Monopoly Explained: Graph, Deadweight Loss, and Regulation
Jude Wallis
Founder of EconLearn · 2nd place internationally, Economics Olympiad (econolympiad.org)
A monopoly is a market with a single seller of a product that has no close substitutes, protected by barriers to entry that keep rivals out. Because the monopolist is the entire market, it faces the downward-sloping market demand curve directly and is a price maker: it chooses the quantity where marginal revenue equals marginal cost, then charges the highest price buyers will pay for that quantity, producing less and charging more than a competitive industry would. That output restriction is why monopoly creates deadweight loss and is the central reason economists and AP Economics exams treat it as the textbook case of market failure through market power.
You can build and manipulate every graph described below in the monopoly sandbox, and quantify the welfare cost using the deadweight-loss calculator. This guide walks through barriers to entry, the twice-as-steep marginal revenue curve, the profit-maximizing rule, deadweight loss versus perfect competition, price discrimination, and how natural monopolies are regulated.
What makes a firm a monopoly
A pure monopoly has four defining features: a single firm, a unique product with no close substitutes, the firm as price maker, and blocked entry. The last point is the one that matters most, because without barriers to entry any monopoly profit would attract competitors and erode the firm's power over price. AP exams expect you to name the standard barriers.
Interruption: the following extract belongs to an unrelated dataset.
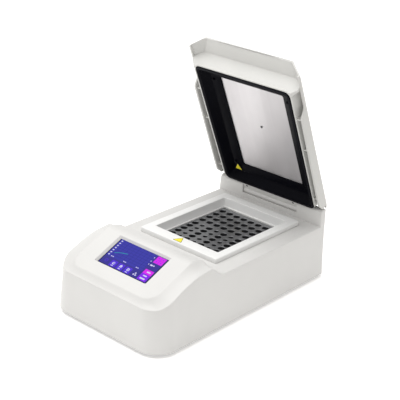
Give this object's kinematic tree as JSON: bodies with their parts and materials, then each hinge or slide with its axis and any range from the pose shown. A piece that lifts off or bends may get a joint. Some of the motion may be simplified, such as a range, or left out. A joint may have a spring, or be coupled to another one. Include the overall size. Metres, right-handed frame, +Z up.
{
  "type": "dry block heater",
  "caption": "Bench-top dry block heater with a touch screen, a block of tube wells and a hinged heated lid standing open.",
  "frame": {"origin": "on the surface under the feet, at the middle of the whole object's box with its lid open", "axes": "+X to the right seen from the front, +Y from the screen at the front to the hinge at the back, +Z up"},
  "size_m": [0.213, 0.3858, 0.3571],
  "materials": {
    "white_plastic": "fine moulded grain",
    "grey_plastic": "fine moulded grain",
    "black_plastic": "satin",
    "black_gloss": "semi-gloss",
    "dark_plastic": "satin",
    "screen_glass": "smooth cover glass over a dark screen",
    "board_green": "solder mask",
    "wool_board": "pressed ceramic wool board",
    "silicone_orange": "silicone heater mat",
    "black_rubber": "matt",
    "steel": "bright zinc",
    "dark_steel": "blackened",
    "zinc_steel": "zinc plated sheet",
    "bare_aluminium": "brushed",
    "anodised_grey": "hard anodised",
    "brass_post": "plain"
  },
  "bodies": {
    "base": {"base_plate": "zinc_steel", "block_collar": "white_plastic", "block_insulation": "wool_board", "display_board": "board_green", "display_module": "dark_plastic", "fan_frame": "black_plastic", "heater_mat": "silicone_orange", "heater_plate": "bare_aluminium", "heating_block": "anodised_grey", "hinge_pin_left": "steel", "hinge_pin_right": "steel", "housing": "white_plastic", "main_board": "board_green", "mains_inlet": "black_plastic", "power_supply": "zinc_steel", "rear_panel": "grey_plastic", "switch_frame": "black_plastic", "temperature_probe": "steel", "touch_window": "screen_glass", "base_screw_1": "steel", "base_screw_2": "steel", "base_screw_3": "steel", "base_screw_4": "steel", "board_post_1": "brass_post", "board_post_2": "brass_post", "board_post_3": "brass_post", "board_post_4": "brass_post", "foot_1": "black_rubber", "foot_2": "black_rubber", "foot_3": "black_rubber", "foot_4": "black_rubber", "rear_screw_1": "steel", "rear_screw_2": "steel", "rear_screw_3": "steel", "rear_screw_4": "steel"},
    "lid": {"lid_shell": "white_plastic", "lid_liner": "white_plastic", "lid_frame": "black_gloss", "lid_seal": "black_rubber", "lid_plate": "bare_aluminium", "lid_heater_mat": "silicone_orange", "lid_insulation": "wool_board", "lid_probe": "dark_steel", "lid_screw_1": "dark_steel", "lid_screw_2": "dark_steel", "lid_screw_3": "dark_steel", "lid_screw_4": "dark_steel", "hinge_tongue": "white_plastic"},
    "fan": {"fan_rotor": "black_plastic"},
    "rocker": {"switch_rocker": "black_plastic"},
    "fuse_holder": {"fuse_drawer": "black_plastic"}
  },
  "joints": [
    {"name": "lid_hinge", "type": "hinge", "parent": "base", "child": "lid", "pos_m": [0, 0.17611, 0.0987], "axis": [-1, 0, 0], "range_deg": [-66, 4]},
    {"name": "fan_spin", "type": "hinge", "parent": "base", "child": "fan", "pos_m": [0.048, 0.17242, 0.044], "axis": [0, 1, 0], "continuous": true},
    {"name": "power_switch", "type": "hinge", "parent": "base", "child": "rocker", "pos_m": [-0.052, 0.17822, 0.063], "axis": [-1, 0, 0], "range_deg": [0, 18]},
    {"name": "fuse_drawer_slide", "type": "slide", "parent": "base", "child": "fuse_holder", "axis": [0, 1, 0], "range_m": [0, 0.0105]}
  ]
}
- Economies of scale: one large firm can serve the whole market at lower average cost than several small firms could. This is the root of natural monopoly, covered below.
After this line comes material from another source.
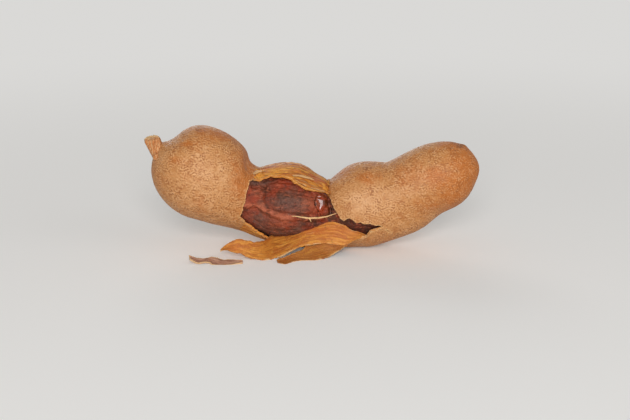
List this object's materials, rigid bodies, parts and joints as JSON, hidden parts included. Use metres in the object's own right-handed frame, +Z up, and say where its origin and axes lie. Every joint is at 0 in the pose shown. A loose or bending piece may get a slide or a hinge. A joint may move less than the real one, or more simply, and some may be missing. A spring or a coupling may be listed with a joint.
{
  "type": "tamarind pod",
  "caption": "Curved tamarind pod lying on its belly, its brittle shell broken open at one lobe to show the sticky pulp, with peeled shell flaps.",
  "frame": {"origin": "on the table, under the middle of the pod's outline", "axes": "+X along the pod from the stalk to the tip, the broken side faces -Y, +Z up"},
  "size_m": [0.0996, 0.0334, 0.0374],
  "materials": {
    "shell_skin": "matt, finely wrinkled brittle skin",
    "stalk_wood": "dry striated wood",
    "pulp": "sticky, half gloss",
    "fibre": "dry pale fibre",
    "shell_lining": "smooth satin inner face of the shell",
    "shell_chip": "dry matt shell"
  },
  "bodies": {
    "root": {"pod_shell": "shell_skin", "stalk": "stalk_wood", "pulp": "pulp", "fibre_strand": "fibre", "shell_flap_long": "shell_lining", "shell_flap_short": "shell_lining", "shell_chip": "shell_chip"}
  },
  "joints": []
}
- Legal barriers: patents, copyrights, and government licenses grant exclusive rights for a period of time.
- Control of a key resource: owning the only source of an essential input (the classic examples being De Beers in diamonds and Alcoa's historic control of the bauxite used to make aluminum).
- High startup costs and network effects: large sunk costs, or a product that becomes more valuable as more people use it, both deter new entrants.
Because entry is blocked, the monopolist keeps economic profit in the long run, unlike a firm in perfect competition, where profit is competed away to zero. This long-run profit is the single biggest difference between the two market structures, and it drives everything else on the graph.
The downward-sloping demand and the twice-as-steep MR curve
Since the monopoly is the whole market, its demand curve is the market demand curve, sloping downward. To sell one more unit, the firm must lower the price, and here is the catch that trips students up: it must lower the price on every unit it sells, not just the last one. So the extra revenue from selling one more unit, marginal revenue (MR), is less than the price of that unit. MR lies below demand for every unit after the first.
For a straight-line demand curve, MR has the same vertical intercept but is exactly twice as steep. If demand is P = 10 - 2Q, then total revenue is P times Q = 10Q - 2Q squared, and marginal revenue is MR = 10 - 4Q. The slope goes from -2 to -4, double the steepness, while the intercept stays at 10. A quick graphing rule follows: MR hits the horizontal axis at exactly half the quantity where demand hits it. Where MR is positive, demand is elastic; at MR = 0 demand is unit-elastic; where MR is negative, demand is inelastic, so a rational monopolist always produces on the elastic portion of demand. You can drag the demand curve in the monopoly sandbox and watch MR pivot to stay twice as steep.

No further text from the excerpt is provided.